According to latest sea-surface temperature readings from the Nino 3.4 region, the key Pacific zone used to track El Nino development, temperatures have climbed sharply in June. By June 17, the region had recorded temperatures more than 0.58 degrees Celsius above the earlier daily record, along with 19 consecutive days of record-high readings.

The unusual warming has led scientists to closely monitor whether the 2026 event could turn into a powerful El Nino. The current temperature trend is already higher than the same period before the major El Nino events of 1982-83, 1997-98 and 2015-16.

Why El Nino 2026 Is Being Watched Closely

El Nino is a climate pattern caused by warming in the central and eastern tropical Pacific Ocean. It can influence rainfall, temperature, storms, droughts and ocean conditions across many parts of the world.

What makes El Nino 2026 more concerning is that it is developing when global oceans are already unusually warm. Compared with earlier super El Nino years, large parts of the Pacific, Atlantic and Indian Oceans are now showing above-normal temperatures.

This means the Pacific warming linked to El Nino is being added to an already warmer ocean system. Scientists believe this may change the way the atmosphere responds and could make weather impacts harder to predict.

Nino 3.4 Temperature 2026 Hits Record Levels

The Nino 3.4 region is one of the most important areas used by climate experts to understand the strength of El Nino. The latest readings show that the 2026 temperature curve has moved well above the long-term average.

It is also tracking ahead of the early June levels seen during some of the strongest El Nino events in modern records. This has increased attention on whether the present warming will continue through the coming months.

Strong El Nino events in the past have been linked to drought in parts of Asia and Australia, flooding in South America, coral bleaching, marine heatwaves and changes in storm tracks.

El Nino 2026 Impact On India Monsoon

For India, the timing of this Pacific warming is important because the southwest monsoon is already under pressure. A strong El Nino often weakens monsoon circulation and can reduce rainfall in some regions.

However, experts say the link between El Nino and the Indian monsoon is no longer simple. Warmer waters in the Indian Ocean and other regional climate factors can also influence rainfall patterns.

This means the El Nino 2026 impact on India monsoon will depend not only on Pacific warming but also on how other ocean and atmospheric systems behave in the coming weeks.

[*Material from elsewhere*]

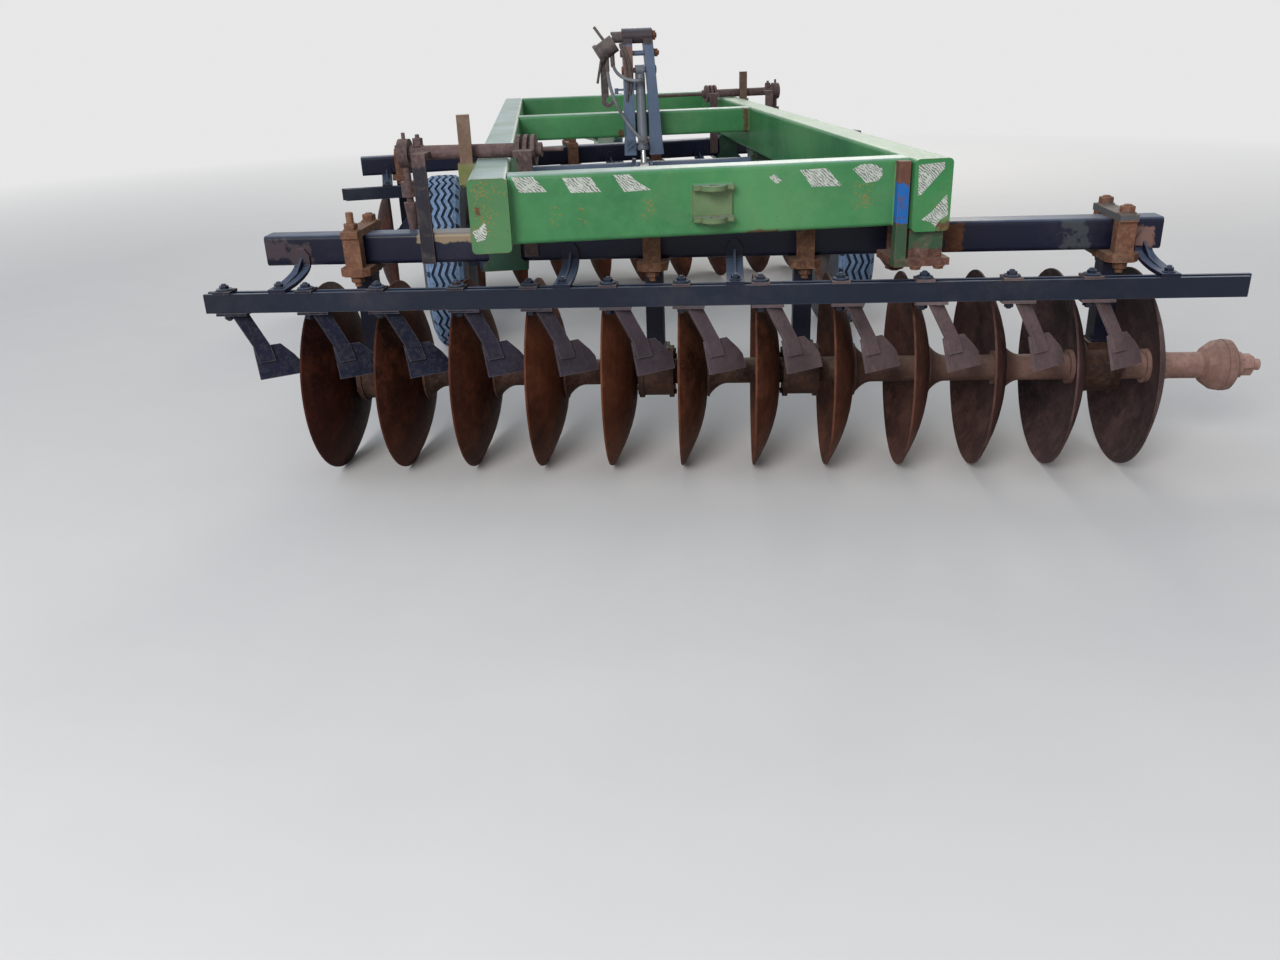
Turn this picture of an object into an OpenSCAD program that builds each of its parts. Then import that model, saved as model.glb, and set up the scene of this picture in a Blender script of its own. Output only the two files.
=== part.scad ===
// Trailed offset disc harrow: a box-section frame on transport wheels, carrying two gangs of
// dished discs that stand at opposite angles to the line of travel.
// Millimetres, +Z up, +Y the direction of travel, X to the right. The origin is on the ground,
// on the frame's centre line, below the rear ends of its side beams.

/* [Frame] */
// outer width over the two side beams
frame_w = 1416; // [1300:4:1600]
// length of the side beams
frame_l = 4450; // [4200:10:4800]
// height of the frame's top above the tops of the discs
frame_rise = 398; // [384:2:414]
// width of a side beam
side_w = 115; // [100:1:130]
// depth of a side beam
side_h = 210; // [190:2:230]
// wall of the frame's tubes
tube_wall = 8; // [5:0.5:12]
// rear face of the middle cross beam
mid_cross_y = 2571; // [2500:5:2640]
// square size of the middle cross beam
mid_cross_size = 120; // [100:2:140]

/* [Discs] */
// diameter of a disc
disc_d = 660; // [640:2:664]
// depth of a disc's dish, from rim plane to hub
disc_dish = 85; // [70:1:95]
// thickness of a disc
disc_t = 6; // [4:0.5:8]
// spacing of the discs along the axle
disc_pitch = 248; // [240:1:256]
// discs on each gang
disc_count = 12; // [12:1:12]

/* [Gangs] */
// cutting angle of the rear gang
rear_angle = 9.3; // [6:0.1:10]
// cutting angle of the front gang
front_angle = 7; // [6:0.1:10]
// middle of the rear gang, forward of the frame's rear end
rear_gang_y = 403; // [380:1:430]
// middle of the front gang, forward of the frame's rear end
front_gang_y = 3441; // [3400:1:3480]
// how far the rear gang's middle stands out to the right
rear_offset = 69; // [50:1:80]
// how far the front gang's middle stands out to the left
front_offset = 34; // [20:1:50]
// square size of a gang's beam
gang_beam = 100; // [90:1:104]
// outer diameter of a spool
spool_d = 88; // [80:1:96]
// outer diameter of a bearing housing
housing_d = 166; // [150:2:180]

/* [Wheels] */
// tyre diameter
tyre_d = 830; // [816:2:834]
// tyre section width
tyre_w = 210; // [190:2:216]
// distance between the two tyres' middle planes
wheel_track = 1940; // [1930:5:1980]
// wheel centre, forward of the frame's rear end
wheel_y = 2200; // [2180:2:2220]

/* [Lift] */
// rock shaft, forward of the frame's rear end
shaft_y = 2560; // [2550:1:2580]
// how far the rock shaft lies below the frame's top
shaft_drop = 288; // [284:1:294]
// outer diameter of the rock shaft
shaft_d = 89; // [80:1:95]
// bore of the lift cylinder
cylinder_bore = 38; // [34:1:40]
// diameter of the lift cylinder's rod
rod_d = 26; // [22:1:30]

/* [Drawbar] */
// length of the drawbar in front of the frame
drawbar_l = 1500; // [1400:10:1600]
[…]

Global Ocean Heat Adds New Risk

Earlier major El Nino events developed in a climate system where many ocean areas were closer to normal temperature. In 2026, the global ocean background is much warmer.

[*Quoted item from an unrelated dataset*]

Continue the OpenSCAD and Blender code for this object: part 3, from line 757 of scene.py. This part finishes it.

This added heat could either intensify the effects of El Nino or alter its usual behaviour. Climate scientists are now watching whether the event pushes global temperatures higher and triggers stronger weather extremes.

The next few months will be crucial in deciding whether El Nino 2026 becomes a full-scale super El Nino or remains a strong but shorter climate event.

For now, record Pacific warming, high global ocean heat and India’s monsoon concerns have made El Nino 2026 one of the most closely watched climate developments of the year.

Farmers, water managers and disaster-response teams are likely to closely track rainfall updates if Pacific warming continues in the coming weeks.